日日鵺的(新)

演劇ユニット鵺的と動物自殺倶楽部主宰、脚本家の高木登が年に二、三回綴る日々

均衡ぢゃ

・二月の『天はすべて許し給う』につづき、女性問題を取りあげようと思ったのと、チラシにも書いたように、スエヒロさんへのリスペクトとして「宇宙」を描こうとした結果、このような作品が生まれた。思いのほかエンタメで、思いのほかシンプルな内容になった。話のスケールの大きさと、スズナリという小屋に乗せることが無意識に反映されたからではないかと思っている。

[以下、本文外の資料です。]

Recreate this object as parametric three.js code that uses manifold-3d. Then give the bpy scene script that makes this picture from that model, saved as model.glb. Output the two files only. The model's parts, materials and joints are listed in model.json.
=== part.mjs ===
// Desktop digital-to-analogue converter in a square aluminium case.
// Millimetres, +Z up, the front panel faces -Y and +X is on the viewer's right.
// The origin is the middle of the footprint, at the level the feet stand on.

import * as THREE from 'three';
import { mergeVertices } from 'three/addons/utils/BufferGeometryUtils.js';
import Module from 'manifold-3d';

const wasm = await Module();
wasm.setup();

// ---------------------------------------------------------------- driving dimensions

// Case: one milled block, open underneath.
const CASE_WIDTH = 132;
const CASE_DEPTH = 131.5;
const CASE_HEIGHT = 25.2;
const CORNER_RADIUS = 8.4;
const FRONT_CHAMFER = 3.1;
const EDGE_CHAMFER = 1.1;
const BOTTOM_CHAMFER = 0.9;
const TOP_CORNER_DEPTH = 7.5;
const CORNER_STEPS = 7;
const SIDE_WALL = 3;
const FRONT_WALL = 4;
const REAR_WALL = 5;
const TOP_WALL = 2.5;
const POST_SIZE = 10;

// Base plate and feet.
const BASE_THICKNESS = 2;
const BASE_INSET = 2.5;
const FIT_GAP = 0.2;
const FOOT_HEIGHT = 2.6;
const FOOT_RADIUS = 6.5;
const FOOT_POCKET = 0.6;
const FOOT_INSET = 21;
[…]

・若松さんが妊娠して夕沈さんが産まれるというアイデアは最初からあり、それは必然的に男性社会を転覆させる展開を招いた。冒頭十分ほどは書いていても不快だったし、多くのお客様もつらかったと思うが、あれは自分にとってデフォルメされた「男性社会」である。ファンタジーだが、ああいう男性たちはいる。現実にいる。それと戦うための導入部であり、あのなかでも強く生きるチセという女性を描くには必要なものだった。川添さんが登場した瞬間に物語が動き始め、これが女性の物語であることがあきらかになる。「物語性」とは必ずしも目に見えぬものではない。
・性的な表現を扱うことには慎重に行きたかったので、寺十さんと議論は随分した。男社会が滅ぼされる話で、滅ぼされるべき男の感覚で性が扱われることは避けたかった。とはいえ自分も寺十さんも「男」である。どこか限界はあるはずで、ご覧いただいた方にはぜひご意見をうかがえればと思う。

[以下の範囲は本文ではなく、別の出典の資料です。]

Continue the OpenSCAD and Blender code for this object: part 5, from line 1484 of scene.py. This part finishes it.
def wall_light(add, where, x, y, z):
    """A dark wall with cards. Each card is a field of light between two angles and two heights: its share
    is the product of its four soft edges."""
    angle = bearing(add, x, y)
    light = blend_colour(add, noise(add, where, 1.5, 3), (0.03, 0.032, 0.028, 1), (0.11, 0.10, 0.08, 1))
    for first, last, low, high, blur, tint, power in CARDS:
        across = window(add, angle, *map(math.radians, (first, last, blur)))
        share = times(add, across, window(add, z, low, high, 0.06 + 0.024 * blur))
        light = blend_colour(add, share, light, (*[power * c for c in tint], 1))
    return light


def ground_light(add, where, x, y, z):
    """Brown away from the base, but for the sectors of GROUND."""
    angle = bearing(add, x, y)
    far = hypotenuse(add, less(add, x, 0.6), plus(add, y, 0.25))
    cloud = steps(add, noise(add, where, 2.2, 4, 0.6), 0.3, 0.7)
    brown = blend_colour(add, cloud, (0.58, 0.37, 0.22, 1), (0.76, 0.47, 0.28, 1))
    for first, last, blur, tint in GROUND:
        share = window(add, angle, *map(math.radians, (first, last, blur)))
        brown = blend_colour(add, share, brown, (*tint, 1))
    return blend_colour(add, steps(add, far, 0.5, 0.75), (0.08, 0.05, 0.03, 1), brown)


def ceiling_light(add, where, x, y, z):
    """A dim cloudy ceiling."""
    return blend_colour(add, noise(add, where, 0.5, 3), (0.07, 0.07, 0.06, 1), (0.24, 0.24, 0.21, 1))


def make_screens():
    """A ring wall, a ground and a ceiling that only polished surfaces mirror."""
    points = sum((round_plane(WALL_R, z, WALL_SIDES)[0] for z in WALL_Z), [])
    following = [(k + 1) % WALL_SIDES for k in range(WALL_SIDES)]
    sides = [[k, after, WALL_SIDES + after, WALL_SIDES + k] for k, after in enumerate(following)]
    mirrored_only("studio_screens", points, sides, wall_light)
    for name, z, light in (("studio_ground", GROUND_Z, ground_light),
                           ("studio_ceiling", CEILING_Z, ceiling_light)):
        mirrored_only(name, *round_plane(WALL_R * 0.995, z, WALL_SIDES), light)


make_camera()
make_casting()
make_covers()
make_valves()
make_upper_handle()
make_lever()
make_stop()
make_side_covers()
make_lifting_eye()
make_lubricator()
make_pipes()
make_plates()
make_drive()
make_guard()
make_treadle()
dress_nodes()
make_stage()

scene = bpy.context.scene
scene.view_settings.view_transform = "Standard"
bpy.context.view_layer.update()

・蓋を開けてみると作品の真価を理解してくれた女性は多く、その点に関しては安堵した。千穐楽、観に来てくれた吉村元希さんが声にならぬほど泣いているのを見て、これを作って本当に良かったと思った。男性のご意見では友田健太郎さんのものが深く、自分にとっては本望だった。寺十さんも感謝していた。真の批評は、批判であれ好評であれ、作り手にもかならず何かを還元する。価値ある言葉を生み出すという点において批評家もまたクリエイターなのである。

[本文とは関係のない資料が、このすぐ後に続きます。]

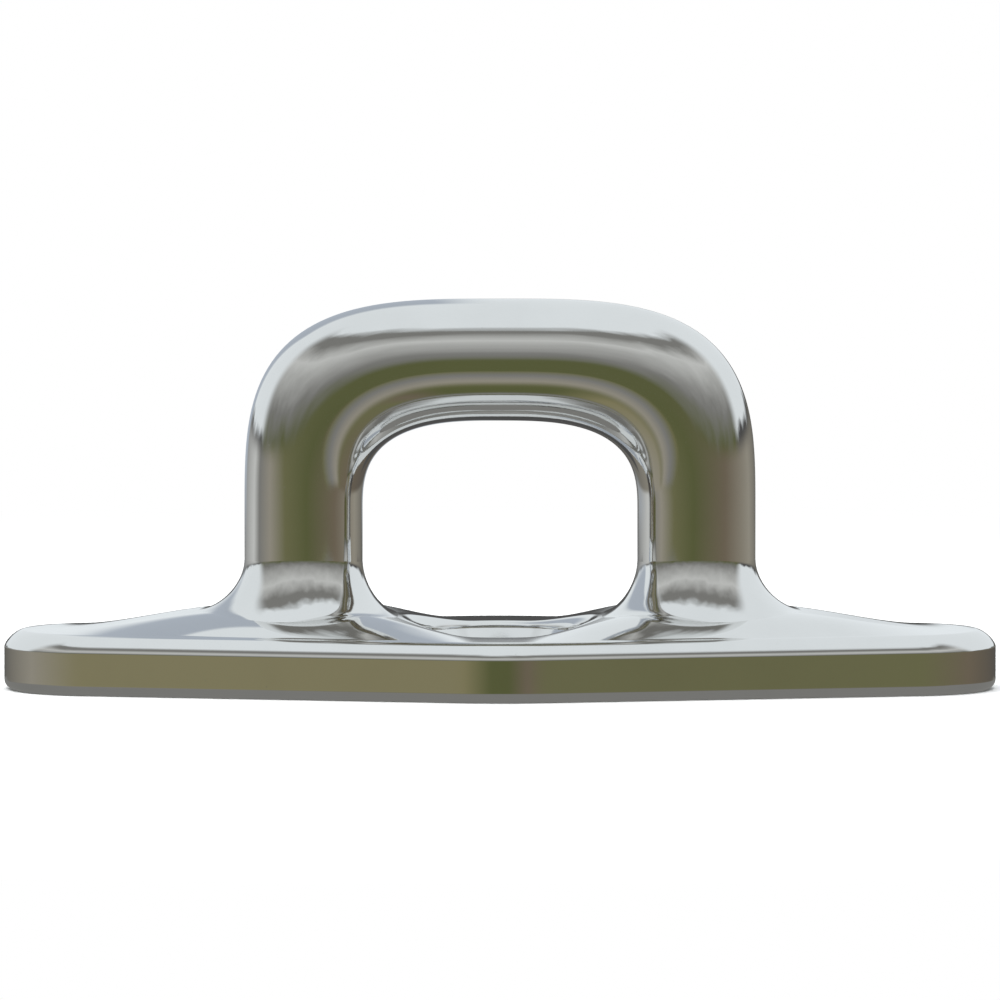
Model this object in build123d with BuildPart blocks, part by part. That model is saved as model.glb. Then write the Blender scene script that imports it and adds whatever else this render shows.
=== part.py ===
from build123d import *
import math
import os

os.makedirs("parts", exist_ok=True)

# A deck pad eye: a rounded-diamond foot plate, a cast round-bar bow standing on it, the dressed
# welds that join the two, and one countersunk hole for a screw under the bow.
# Millimetres. Z is up from the deck face of the plate, X runs along the plate and through both
# legs of the bow, and the origin is the middle of the plate's underside.

# Foot plate
PLATE_LENGTH = 100.0
PLATE_WIDTH = 36.0
PLATE_THICKNESS = 6.0
NOSE_RADIUS = 9.5
CORNER_RADIUS = 21.0
TOP_ROUND = 1.8
BOTTOM_ROUND = 1.0

# Bow, drawn from the inner and the outer outline of the eye
LEG_RADIUS = 5.95
CROWN_RADIUS = 6.15
EYE_WIDTH = 27.7
EYE_TOP = 27.1
EYE_RISE = 9.1
INNER_POWER = 2.9
OUTER_POWER = 3.3
ARCH_STEPS = 9

# Raised land that carries the legs, and the hollow between them
LAND_RISE = 2.2
LAND_FLANK = 3.3
HOLLOW_RISE = 0.15
SKIRT_MARGIN = 9.0
SKIRT_RADIUS = 50.0

# Dressed welds
TOE_REACH = 2.65
THROAT_RADIUS = 5.0
ROOT_DEPTH = 1.5
LEG_CLEARANCE = 0.05

# Countersunk hole for an M8 screw
SCREW_HOLE_RADIUS = 4.5
SINK_RADIUS = 9.0
LIP_WALL = 0.8
LIP_ROUND = 0.75

LEG_X = EYE_WIDTH / 2 + LEG_RADIUS
EYE_SPRING = EYE_TOP - EYE_RISE
OUTER_RISE = EYE_RISE + 2 * CROWN_RADIUS
LAND_TOP = PLATE_THICKNESS + LAND_RISE
HOLLOW_FLOOR = PLATE_THICKNESS + HOLLOW_RISE
TOE_RADIUS = LEG_RADIUS + TOE_REACH
TOE_X = LEG_X - TOE_RADIUS
SKIRT_X = PLATE_LENGTH / 2 - SKIRT_MARGIN
SINK_TOP = HOLLOW_FLOOR - LIP_WALL
SINK_FOOT = SINK_TOP - (SINK_RADIUS - SCREW_HOLE_RADIUS)
SIDES = {"left": -1, "right": 1}


def plan_outline(inset):
    """Rounded diamond seen from above, inset from the edge of the plate."""
    nose_x = PLATE_LENGTH / 2 - NOSE_RADIUS
    corner_y = PLATE_WIDTH / 2 - CORNER_RADIUS
    reach = math.hypot(nose_x, corner_y)
    lean = math.asin((CORNER_RADIUS - NOSE_RADIUS) / reach) + math.atan2(corner_y, nose_x)
    outward = Vector(math.sin(lean), math.cos(lean))
    nose_end = Vector(nose_x, 0) + outward * (NOSE_RADIUS - inset)
    corner_end = Vector(0, corner_y) + outward * (CORNER_RADIUS - inset)
    with BuildSketch(mode=Mode.PRIVATE) as outline:
        with BuildLine():
            CenterArc((nose_x, 0), NOSE_RADIUS - inset, 0, 90 - math.degrees(lean))
            Line(nose_end, corner_end)
            CenterArc((0, corner_y), CORNER_RADIUS - inset, 90 - math.degrees(lean), math.degrees(lean))
            mirror(about=Plane.YZ)
            mirror(about=Plane.XZ)
        make_face()
    return outline.sketch


def eye_reach(angle, half_span, rise, power):
    """Distance from the middle of the eye to a squared-off oval, at an angle above level."""
    across = math.cos(angle) / half_span
    upward = math.sin(angle) / rise
    return (across**power + upward**power) ** (-1 / power)


def arch_section(angle):
    """Plane and radial half-thickness of the arch, at an angle round the middle of the eye."""
    inner = eye_reach(angle, EYE_WIDTH / 2, EYE_RISE, INNER_POWER)
    outer = eye_reach(angle, EYE_WIDTH / 2 + 2 * LEG_RADIUS, OUTER_RISE, OUTER_POWER)
    ray = Vector(math.cos(angle), 0, math.sin(angle))
    centre = Vector(0, 0, EYE_SPRING) + ray * ((inner + outer) / 2)
    plane = Plane(origin=centre, x_dir=ray, z_dir=ray.cross(Vector(0, 1, 0)))
    return plane, max((outer - inner) / 2, LEG_RADIUS)


def is_sink_wall(face):
    """Whether a round face is the upright wall at the top of the countersink."""
    return math.isclose(face.radius, SINK_RADIUS, rel_tol=1e-6)


# The raised land: flat round each leg, hollow between them, running out towards the noses.
with BuildPart() as land:
    with BuildSketch(Plane.XY.offset(PLATE_THICKNESS)):
        add(plan_outline(TOP_ROUND))
    extrude(amount=LAND_RISE, taper=math.degrees(math.atan2(LAND_FLANK, LAND_RISE)))
    with BuildSketch(Plane.XZ):
        with BuildLine():
            hollow = ThreePointArc((-TOE_X, LAND_TOP), (0, HOLLOW_FLOOR), (TOE_X, LAND_TOP))
            level = Line(hollow @ 1, (LEG_X + TOE_RADIUS, LAND_TOP))
            skirt = RadiusArc(level @ 1, (SKIRT_X, PLATE_THICKNESS), SKIRT_RADIUS)
            mirror(level, about=Plane.YZ)
            mirror(skirt, about=Plane.YZ)
            Line((-SKIRT_X, PLATE_THICKNESS), (SKIRT_X, PLATE_THICKNESS))
        make_face()
    extrude(amount=PLATE_WIDTH, both=True, mode=Mode.INTERSECT)

with BuildPart() as base_plate:
    with BuildSketch():
        add(plan_outline(0))
    extrude(amount=PLATE_THICKNESS)
    fillet(base_plate.edges().group_by(Axis.Z)[-1], TOP_ROUND)
    fillet(base_plate.edges().group_by(Axis.Z)[0], BOTTOM_ROUND)
    add(land.part)
    with BuildSketch(Plane.XZ):
        with BuildLine():
            Polyline(
                (0, 0),
                (SCREW_HOLE_RADIUS, 0),
                (SCREW_HOLE_RADIUS, SINK_FOOT),
                (SINK_RADIUS, SINK_TOP),
                (SINK_RADIUS, LAND_TOP),
                (0, LAND_TOP),
                close=True,
            )
        make_face()
    revolve(axis=Axis.Z, mode=Mode.SUBTRACT)
    sink_wall = base_plate.faces().filter_by(GeomType.CYLINDER).filter_by(is_sink_wall)[0]
    fillet(sink_wall.edges().filter_by(Plane.XY, reverse=True), LIP_ROUND)
    with Locations((-LEG_X, 0, LAND_TOP), (LEG_X, 0, LAND_TOP)):
        Hole(LEG_RADIUS + LEG_CLEARANCE, depth=LAND_TOP)
base_plate.part.label = "base_plate"
export_step(base_plate.part, "parts/base_plate.step")

# The bow: straight legs down into the plate, and an arch that is thicker through its shoulders.
with BuildPart() as bow:
    for step in range(ARCH_STEPS + 1):
        plane, half_thickness = arch_section(math.pi / 2 * step / ARCH_STEPS)
        with BuildSketch(plane):
            Ellipse(half_thickness, LEG_RADIUS)
    loft()
    with BuildSketch(Plane.XY.offset(ROOT_DEPTH)):
        with Locations((LEG_X, 0)):
            Circle(LEG_RADIUS)
    extrude(amount=EYE_SPRING - ROOT_DEPTH)
    mirror(about=Plane.YZ)
bow.part.label = "bow"
export_step(bow.part, "parts/bow.step")

# A dressed collar of weld round each leg, and a plug of weld under each leg, ground flush.
for side, sign in SIDES.items():
    leg_foot = Location((sign * LEG_X, 0, 0))
    with BuildPart() as foot_weld:
        with BuildSketch(Plane.XZ):
            with BuildLine():
                centre_drop = math.sqrt(THROAT_RADIUS**2 - (THROAT_RADIUS - TOE_REACH) ** 2)
                throat_top = (LEG_RADIUS, LAND_TOP + centre_drop)
                throat_toe = (TOE_RADIUS, LAND_TOP)
                RadiusArc(throat_top, throat_toe, -THROAT_RADIUS)
                Polyline(throat_toe, (LEG_RADIUS, LAND_TOP), throat_top)
            make_face()
        revolve(axis=Axis.Z)
    foot_weld.part.locate(leg_foot)
    foot_weld.part.label = f"{side}_foot_weld"
    export_step(foot_weld.part, f"parts/{side}_foot_weld.step")

    with BuildPart() as root_weld:
        with BuildSketch():
            Circle(LEG_RADIUS + LEG_CLEARANCE)
        extrude(amount=ROOT_DEPTH)
    root_weld.part.locate(leg_foot)
    root_weld.part.label = f"{side}_root_weld"
    export_step(root_weld.part, f"parts/{side}_root_weld.step")
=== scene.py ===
# %% [markdown]
# # A polished deck pad eye
# The fitting is a rounded-diamond foot plate with a round-bar bow standing on it, two dressed
# welds at its feet and one countersunk screw hole under the bow. All of it is mirror-polished
# stainless steel, so its look is made by smooth surfaces and by what they reflect.
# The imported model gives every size. We load it first and keep its outer box to print at the end.

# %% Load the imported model
import bpy
import math
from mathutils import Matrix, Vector


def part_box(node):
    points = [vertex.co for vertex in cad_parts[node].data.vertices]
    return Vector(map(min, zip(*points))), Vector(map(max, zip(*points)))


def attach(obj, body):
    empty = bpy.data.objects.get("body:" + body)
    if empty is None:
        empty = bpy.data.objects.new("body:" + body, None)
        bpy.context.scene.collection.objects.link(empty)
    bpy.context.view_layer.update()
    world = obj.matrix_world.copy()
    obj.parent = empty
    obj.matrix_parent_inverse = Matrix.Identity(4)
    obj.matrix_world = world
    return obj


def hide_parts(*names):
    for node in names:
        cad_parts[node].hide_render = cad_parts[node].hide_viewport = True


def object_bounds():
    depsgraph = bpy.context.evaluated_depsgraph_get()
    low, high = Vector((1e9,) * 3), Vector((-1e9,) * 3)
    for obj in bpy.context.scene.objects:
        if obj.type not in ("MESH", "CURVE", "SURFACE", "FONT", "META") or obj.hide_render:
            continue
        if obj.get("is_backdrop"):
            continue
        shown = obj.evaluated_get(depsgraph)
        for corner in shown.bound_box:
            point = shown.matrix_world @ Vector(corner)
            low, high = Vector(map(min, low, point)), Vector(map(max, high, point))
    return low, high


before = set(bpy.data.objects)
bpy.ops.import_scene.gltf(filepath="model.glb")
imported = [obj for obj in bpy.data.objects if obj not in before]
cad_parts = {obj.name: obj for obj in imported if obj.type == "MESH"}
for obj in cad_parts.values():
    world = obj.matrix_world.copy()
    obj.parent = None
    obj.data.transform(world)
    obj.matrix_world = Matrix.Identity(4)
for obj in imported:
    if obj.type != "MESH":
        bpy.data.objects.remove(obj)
cad_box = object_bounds()
MM = 0.001
print("nodes:", sorted(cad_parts))

# %% [markdown]
# ## Sizes read from the model
# Each surface below hangs on a few lengths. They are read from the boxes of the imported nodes,
# so the visual pieces land where the solid ones are: half the plate, the axes of the legs, the
# bar's radius, and the level of the land that carries the legs.

# %% Read the sizes
_, plate_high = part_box("base_plate")
bow_low, bow_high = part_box("bow")
weld_low, weld_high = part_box("right_foot_weld")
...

・次何をやるか、企画自体は決まっているのだが、中身は漠然としか考えていない。ひさしぶりに家族の話をやる、それくらいである。演出は自分なので、地に足がついた内容になるだろう。時期は四月、情報公開は来月である。
・稽古中から本番に到るまで、本作を巡っては不思議なこと、不吉なことがいくつも起きた。そのたびに自分が試されるような気持ちになった。スピリチュアルな意味での「闇」に落ちないようにすること。その人との絆を疑わないこと。たとえ伝わらなくとも愛情を決して失わないこと。人を信じることをやめないこと。抽象的で恐縮だが、そんなことばかり考えていた。なんの宗教にも属していないが、宗教にすがらず、こうした問題に向き合うのには、たいへんな精神力がいる。その一助に虚構がなれたらと思う。こんな物語を書いている男が存在するということが、どこかの誰かの心の支えになってくれたら言うことはない。
・ご来場ありがとうございました。1741名のお客様に心から感謝いたします。